2. Note that the Catholic Jesuits, well versed in various heathen beliefs, more faithfully translated this essentially syncretic notion of God than did Anglican and Puritan writers of the same period, who insisted that the Natives worshipped Satan [more from the fact that they lived in, rather than destroyed, forests than any actual Satanic consciousness] and that later protestant missionaries in English America generally translated the belief in a Master of Life as “Great Spirit” coming more lately to the more effective missionary method of the Jesuits in using the Native Faith as a point of conversion rather than holding up ancestral beliefs, after the Anglican and Puritan fashion, as the lies of Satan whispering through his forest domain into the ears of his devilish minions. The two missionary methods together represent the materialistic protestant view of Christianity as expressed by the faithful in the aggressive transformation of the evil natural world into a pastoral, gardenlike New IsrŠ°el, and the mystical catholic echoes of paganism in the direct quest for souls brought to Christianity with no particular doctrine of environmental conquest imbedded.
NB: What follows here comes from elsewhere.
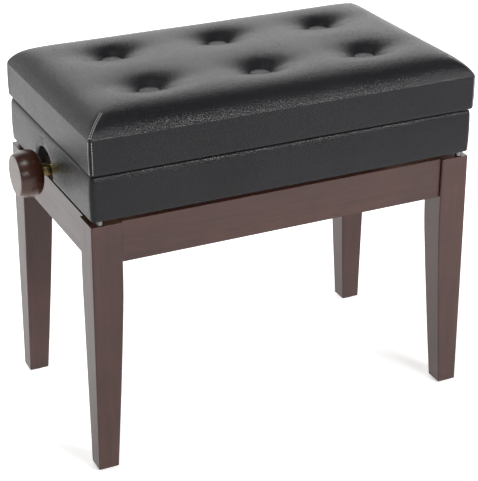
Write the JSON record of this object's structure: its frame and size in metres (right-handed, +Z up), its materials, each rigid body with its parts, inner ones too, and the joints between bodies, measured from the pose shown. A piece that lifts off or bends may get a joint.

In New France deforestation was minimal, while in New England it was nearly total. When one looks at forest cover in present day Eastern United States, understand that this represents a tripling of the forested land that remained in 1865 after 250 years of deliberate reduction of one of the earth’s greatest forest zones. When mass agriculture was shifted to the Great Plains after 1865, after the machine that had ground the Confederacy under heel turned on the Plains Indians, the eastern forests were allowed to return in a newer, lesser, unmanaged version.